Saul feels a sense of pride by the end of “Gerontion.” He’s recruited Javadi as an asset. His secret operation seems to be going as smoothly as any top-secret intelligence operation can. He makes up with his wife. He gives Lockhart a proverbial middle finger and regains an ally in Dar Adal. But all of these points of satisfaction are built on the weakest foundations. Javadi is a massive liability. His secret operation is taking an immense toll on those involved. Mira isn’t interested in getting back together with Saul. And Lockhart, even when locked in a tinted and soundproofed conference room, has power and a line to the president, and now that he knows the truth about Saul’s operation, there’s no way he won’t act on it. It’s a question of when, not if, everything falls apart.

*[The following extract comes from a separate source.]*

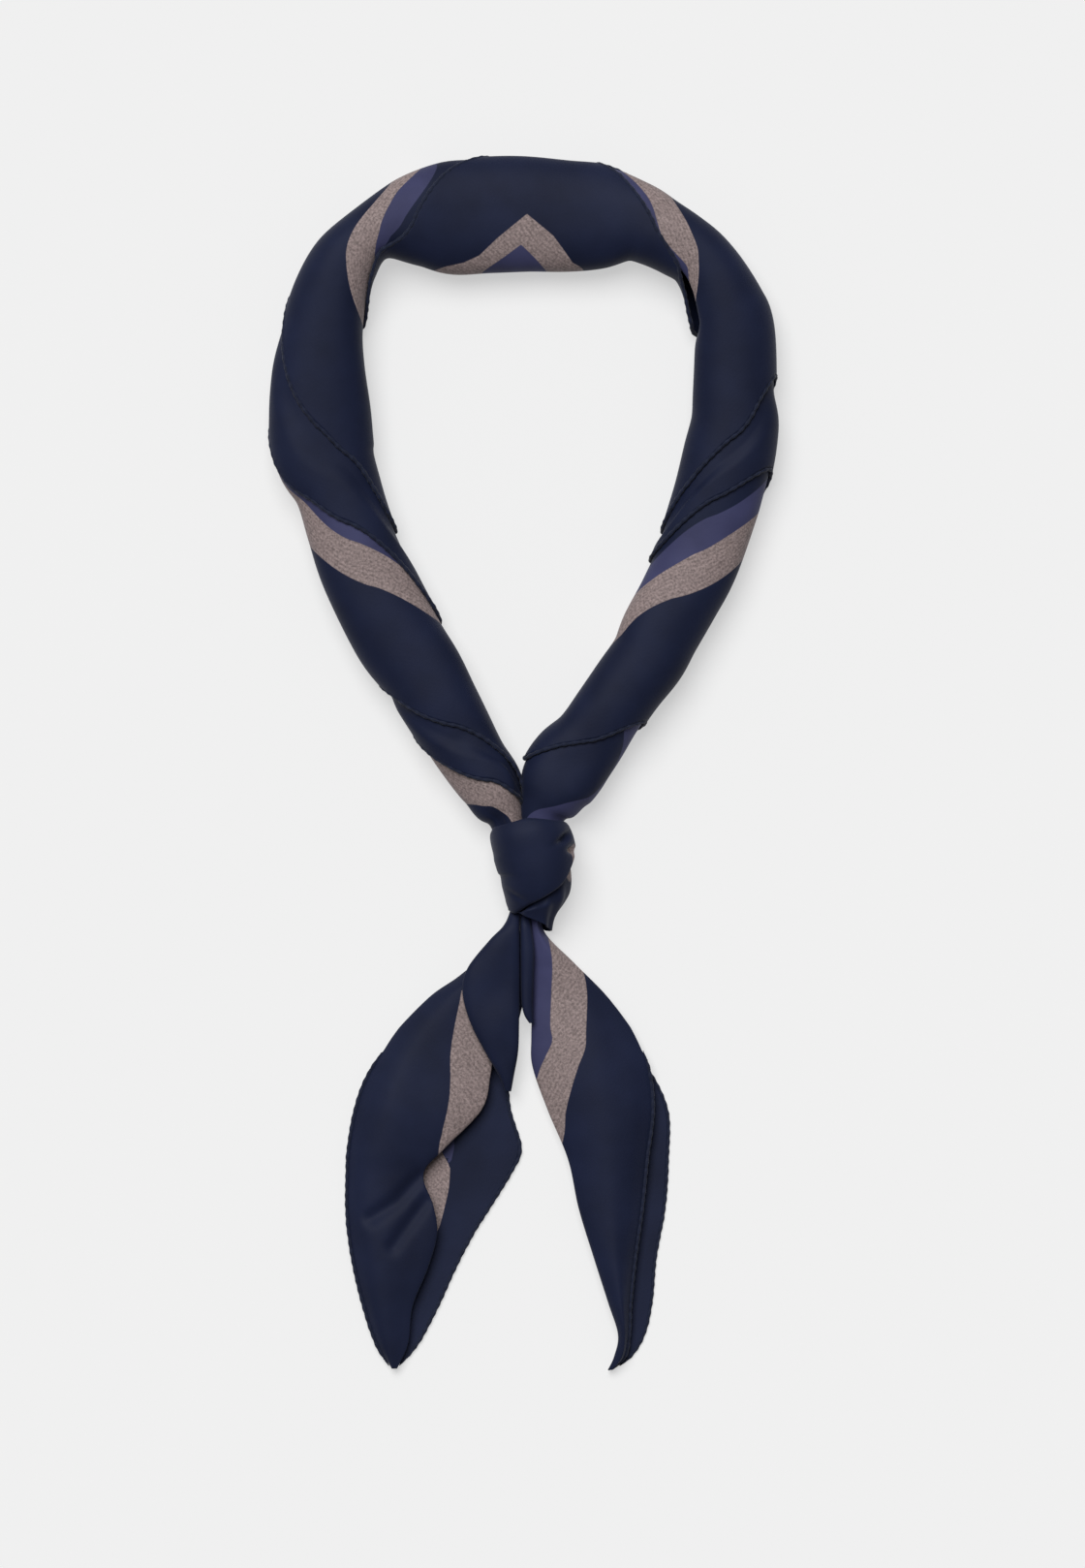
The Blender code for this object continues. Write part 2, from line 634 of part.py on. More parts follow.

And Carrie moves one step closer to the truth, to Brody. While driving to his plane, Javadi reveals to Carrie that Saul asked him if Brody was the Langely bomber, and that Javadi said no. But he dangles the question in front of Carrie, begging for her to bite. She resists intially, she knows his tricks–and even tried to warn Fara earlier, to no avail–but even she crumbles eventually. And when she finally asks, he tells her that the bomber is still alive, still living in the country, and that Javadi’s lawyer can lead her to him. Carrie has a new mission: exonerate Nicholas Brody.
As much as “Gerontion” is about the old men observing the world around them and how it’s changed, it’s also about the truth, whether it be the actual truth, or the “truth” we use to manipulate events in our favor. What Lockhart and Carrie do with the information they’ve received is vitally important, and yet we only know for sure of one who has accurate information. Lockhart has the truth and can weaponize it. Hell, that’s his job. Carrie might have the truth, but when it comes to matters of Brody, she’s impulsive and pushes too far. There’s no way at least some of this truth doesn’t hurt our protagonists, and worst case scenario, we’re heading into a full-scale shitfest.
“Gerontion” is continuing the slow and steady course correction of season three’s midsection. As with the last few episodes, new plot lines are opening up in ways that exciting, if also terrifying in how badly they could play out. Mandy Patinkin and Shaun Toub are dynamite together, and Rupert Friend is giving a lot more shades to “brooding loner” than should be allowed. Even Nazanin Boniadi, who is shunted aside after the first few minutes, gets a few intense scenes that sell her own conflicts with a handful of worried looks. Director Carl Franklin, whose recent work includes episodes of The Newsroom and House of Cards, treats each plot as its own distinct entity, changing styles to fit an episode that, tonally, jumps around quite a bit. But what’s most immediate about “Gerontion” is what happens next. Homeland has finally set up some dominoes, we just have to wait until it knocks them down.
Chris Brody Watch: Look, we don’t even get any Dana in episode, so there was no way in hell we’d check in Chris’ karate class.
Spending some time away from the Brody family was a relief.
Fara makes another pointed reference to Caracas in the beginning of the episode, which makes me wonder which happens first: Brody being exonerated, or found.
I’m not sure if Carrie’s sickness at the crime scene was supposed to be a reference to her pregnancy or just being overwhelmed by Javadi’s carnage. Or maybe it was both.
As always, I’m aiming for “cautiously optimistic” when new, crazy twists are introduced. There are just many ways for “Carrie exonerates Brody” to go right as there are wrong.